A social media hero due to the subversive social justice ‘hacktivism’ stunts he posts online, genius computer programmer Mason (Chris Mason) is obsessed with his project to map the human brain, convinced that it will allow him to hack human consciousness, reprogramming humanity to ‘fix’ it. He’s also off his meds, his disordered personality manifesting Tyler Durden-style as his alter ego, the cooler, more confident Phin (Scott Mechlowicz). 

After stealing a piece of experimental quantum technology from the sociopathic Eden (Faran Tahir) and testing on himself, Mason finds that his imaginary friend has stepped over into the real world, has become a flesh and blood real boy. One intent on catching up on all the pleasures he’s been missing, going off on a drink, drug and sex-fuelled bender. As Mason tries desperately to get the glitching Phin back in his box, the murderous Eden closes in on Mason, intending to use his discovery not to rewrite humanity but to destroy it… 

The feature debut of writer/director Royce Gorsuch, Mindhack is an ultra-low budget, ambitious mess that mashes up Fight Club with ‘80s teen comedy Weird Science and is fun for around the first two thirds until it disappears up it’s own arse and leaves you scratching your head and asking “Eh?” 

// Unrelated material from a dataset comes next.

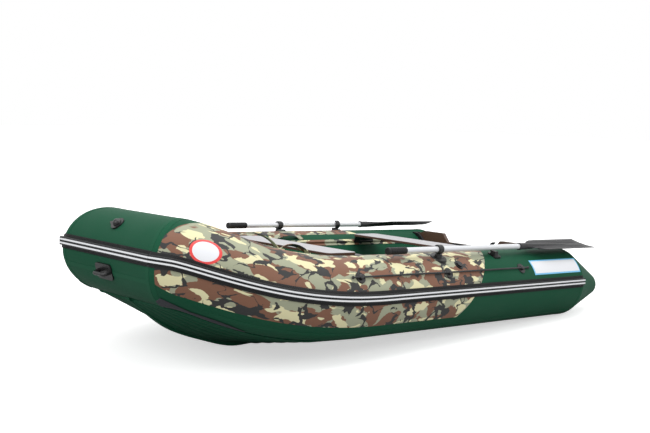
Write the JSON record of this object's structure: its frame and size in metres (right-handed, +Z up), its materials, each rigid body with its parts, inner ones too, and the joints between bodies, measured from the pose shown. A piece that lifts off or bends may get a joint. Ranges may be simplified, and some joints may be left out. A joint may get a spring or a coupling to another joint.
{
  "type": "inflatable boat",
  "caption": "Inflatable keel boat with blunt raised bow, tapered sterns, plywood transom with motor notch, thwarts across the cockpit and stowed oars on swivelling rowlocks.",
  "frame": {"origin": "middle of the floor rectangle that the boat covers, at floor level", "axes": "+X to the bow, +Y to port, +Z up; the boat stands on its keel and the sterns of its tubes"},
  "size_m": [3.2958, 1.555, 0.7224],
  "materials": {
    "hull_pvc": "dark green coated fabric, satin",
    "hull_camo": "dark green coated fabric with a camouflage overlay, satin",
    "black_rubber": "ribbed black rubber, satin",
    "pale_rubber": "pale grey inlay",
    "grey_rubber": "dark grey wear strip",
    "plywood": "varnished plywood",
    "thwart_ply": "light grey top over plywood",
    "black_plastic": "moulded black plastic",
    "grey_plastic": "moulded grey plastic",
    "steel": "brushed",
    "alloy": "satin anodised",
    "loop_fabric": "camouflage webbing",
    "rope": "black braided rope"
  },
  "bodies": {
    "hull": {"bow_eye": "black_plastic", "bow_tube": "hull_pvc", "chine_strip_port": "grey_rubber", "chine_strip_starboard": "grey_rubber", "drain_plug": "black_plastic", "grab_loops_port": "loop_fabric", "grab_loops_starboard": "loop_fabric", "hull_bottom": "hull_pvc", "keel_strip": "grey_rubber", "lifeline_port": "rope", "lifeline_starboard": "rope", "oar_clip_port": "black_plastic", "oar_clip_starboard": "black_plastic", "rope_holders_port": "black_rubber", "rope_holders_starboard": "black_rubber", "rowlock_base_port": "black_plastic", "rowlock_base_starboard": "black_plastic", "rub_strake_bow": "black_rubber", "rub_strake_port": "black_rubber", "rub_strake_starboard": "black_rubber", "rub_stripes_bow": "pale_rubber", "rub_stripes_port": "pale_rubber", "rub_stripes_starboard": "pale_rubber", "seat_brackets_port": "black_plastic", "seat_brackets_starboard": "black_plastic", "seat_rail_port": "black_rubber", "seat_rail_starboard": "black_rubber", "side_tube_port": "hull_camo", "side_tube_starboard": "hull_camo", "stern_cone_port": "hull_pvc", "stern_cone_starboard": "hull_pvc", "stern_eye_port": "steel", "stern_eye_starboard": "steel", "stern_handle_port": "black_plastic", "stern_handle_starboard": "black_plastic", "thwart_aft": "thwart_ply", "thwart_front": "thwart_ply", "tow_handle": "black_plastic", "transom": "plywood", "transom_mount_port": "black_rubber", "transom_mount_starboard": "black_rubber", "transom_pad_inner": "grey_plastic", "transom_pad_outer": "grey_plastic", "valve_port": "black_plastic", "valve_starboard": "black_plastic"},
    "oar_port": {"rowlock_port": "black_plastic", "oar_shaft_port": "alloy", "oar_grip_port": "black_plastic", "oar_blade_port": "black_plastic"},
    "oar_starboard": {"rowlock_starboard": "black_plastic", "oar_shaft_starboard": "alloy", "oar_grip_starboard": "black_plastic", "oar_blade_starboard": "black_plastic"}
  },
  "joints": [
    {"name": "rowlock_swing_port", "type": "hinge", "parent": "hull", "child": "oar_port", "pos_m": [-0.02189, 0.637, 0.47356], "axis": [0.0558, 0, -0.9984], "range_deg": [0, 130]},
    {"name": "rowlock_swing_starboard", "type": "hinge", "parent": "hull", "child": "oar_starboard", "pos_m": [-0.02189, -0.637, 0.47356], "axis": [-0.0558, 0, 0.9984], "range_deg": [0, 130]}
  ]
}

Essentially a computer geek arguing with himself for an hour a half, Mindhack suffers from the same problem as most films about computer hacking: computer hacking just isn’t that interesting or cinematic. Which is why Gorsuch jazzes it up with some trippy visuals and schoolboy metaphysics. While Chris Mason’s protagonist is earnest but bland and Tahir’s bad guy looks more like a genial uncle, Mindhack really benefits from Scott Mechlowicz’s charismatic turn as Phin, Mason’s slacker id. 

Fun and thought-provoking right up until it’s not, Mindhack is a sci fi thriller that punches well above it’s weight.